There is little guidance in the Settlement Agreement with respect to whether a company can bootstrap its existence to a predecessor entity for purposes of determining operating history.  However, there is some guidance from the Court. In Discretionary Decision 2015-1820, the court found that the claimant was not operating at the time of the spill. However, the evaluation articulated in this decision is instructive. The Court did not allow one company to bootstrap onto the operating history of the other entity where the claimant only  “purchased assets as opposed to a sale of the company’s stock.” Additionally, the District Court found it significant that the
transaction “was not merely a change in corporate organization. The transaction was something other than a single entity merely changing its legal form of organization. It was a sale of assets from 1 entity to a separate entity with a different set of owners.”
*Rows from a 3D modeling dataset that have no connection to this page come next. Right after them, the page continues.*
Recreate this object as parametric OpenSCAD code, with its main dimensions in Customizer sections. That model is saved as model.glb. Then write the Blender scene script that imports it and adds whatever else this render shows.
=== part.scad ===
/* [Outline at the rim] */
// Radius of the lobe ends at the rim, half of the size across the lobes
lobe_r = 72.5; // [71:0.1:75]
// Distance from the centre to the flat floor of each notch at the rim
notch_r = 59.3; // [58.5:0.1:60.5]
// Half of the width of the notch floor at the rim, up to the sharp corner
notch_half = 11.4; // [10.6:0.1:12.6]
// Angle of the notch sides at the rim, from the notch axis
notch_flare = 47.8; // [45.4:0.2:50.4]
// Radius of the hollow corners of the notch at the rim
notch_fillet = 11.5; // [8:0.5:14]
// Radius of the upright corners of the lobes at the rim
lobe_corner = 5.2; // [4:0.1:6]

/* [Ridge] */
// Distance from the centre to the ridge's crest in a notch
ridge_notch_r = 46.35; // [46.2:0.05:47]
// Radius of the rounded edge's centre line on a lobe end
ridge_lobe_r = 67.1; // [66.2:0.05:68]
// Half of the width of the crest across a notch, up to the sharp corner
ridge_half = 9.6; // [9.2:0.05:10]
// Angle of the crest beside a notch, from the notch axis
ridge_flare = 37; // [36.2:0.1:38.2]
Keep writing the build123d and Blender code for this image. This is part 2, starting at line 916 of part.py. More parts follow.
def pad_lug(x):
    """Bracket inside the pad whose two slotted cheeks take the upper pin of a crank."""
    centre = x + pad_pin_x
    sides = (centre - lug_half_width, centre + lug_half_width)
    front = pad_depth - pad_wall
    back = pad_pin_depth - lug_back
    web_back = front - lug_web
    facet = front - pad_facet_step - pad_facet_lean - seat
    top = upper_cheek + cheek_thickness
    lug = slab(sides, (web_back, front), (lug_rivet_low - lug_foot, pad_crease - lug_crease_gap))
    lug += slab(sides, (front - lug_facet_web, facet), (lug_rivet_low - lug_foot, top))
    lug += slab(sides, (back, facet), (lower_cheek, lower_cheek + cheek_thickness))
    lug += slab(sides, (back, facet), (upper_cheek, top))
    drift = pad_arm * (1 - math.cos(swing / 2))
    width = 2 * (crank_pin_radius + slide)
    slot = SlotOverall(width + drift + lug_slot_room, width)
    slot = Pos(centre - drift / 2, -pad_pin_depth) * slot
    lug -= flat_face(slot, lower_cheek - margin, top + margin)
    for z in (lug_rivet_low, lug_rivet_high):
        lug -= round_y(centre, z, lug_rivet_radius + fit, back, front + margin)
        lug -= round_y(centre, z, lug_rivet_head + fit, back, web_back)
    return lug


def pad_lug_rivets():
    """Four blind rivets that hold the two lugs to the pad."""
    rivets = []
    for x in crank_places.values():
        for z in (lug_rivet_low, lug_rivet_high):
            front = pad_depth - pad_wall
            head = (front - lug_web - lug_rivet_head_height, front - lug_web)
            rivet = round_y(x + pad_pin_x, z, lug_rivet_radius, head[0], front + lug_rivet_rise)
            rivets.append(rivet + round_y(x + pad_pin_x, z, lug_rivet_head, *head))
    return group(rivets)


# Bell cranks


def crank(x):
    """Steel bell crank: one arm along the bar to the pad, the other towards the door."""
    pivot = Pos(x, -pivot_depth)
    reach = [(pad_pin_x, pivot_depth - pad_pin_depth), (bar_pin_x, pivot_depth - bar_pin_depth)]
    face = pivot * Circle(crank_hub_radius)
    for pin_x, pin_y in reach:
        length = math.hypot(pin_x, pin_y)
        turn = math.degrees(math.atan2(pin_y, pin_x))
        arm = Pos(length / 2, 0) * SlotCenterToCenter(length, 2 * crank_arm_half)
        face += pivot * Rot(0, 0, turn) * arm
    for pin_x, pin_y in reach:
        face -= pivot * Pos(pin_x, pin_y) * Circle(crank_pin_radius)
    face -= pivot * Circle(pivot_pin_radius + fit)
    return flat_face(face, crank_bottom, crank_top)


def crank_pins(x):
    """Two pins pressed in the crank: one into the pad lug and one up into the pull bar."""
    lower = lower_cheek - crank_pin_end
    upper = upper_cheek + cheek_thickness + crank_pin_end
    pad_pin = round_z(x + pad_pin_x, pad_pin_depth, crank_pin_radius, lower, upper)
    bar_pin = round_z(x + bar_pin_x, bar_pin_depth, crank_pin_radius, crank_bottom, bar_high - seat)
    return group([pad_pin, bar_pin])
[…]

The factors which the Court held to be lacking, and also material in that case, are present in the immediate case. The history of the 2 companies in this case was more than a sale of assets. It represented a continuation of the predecessor company’s business. Moreover, the progression from 1 entity to another was entirely “a single entity merely changing its legal form of ownership.” Further, there were not different owners as in the case referenced above, but instead common ownership between the 2 entities in question.
All of the factors which the Court found to be material in the cited decision militate in favor of the Program considering the claimant as a continuation of the business of the predecessor company in this case.  Accordingly, there was no need to evaluate the claimant under the Start Up Business framework and, therefore, BP’s appeal is dismissed.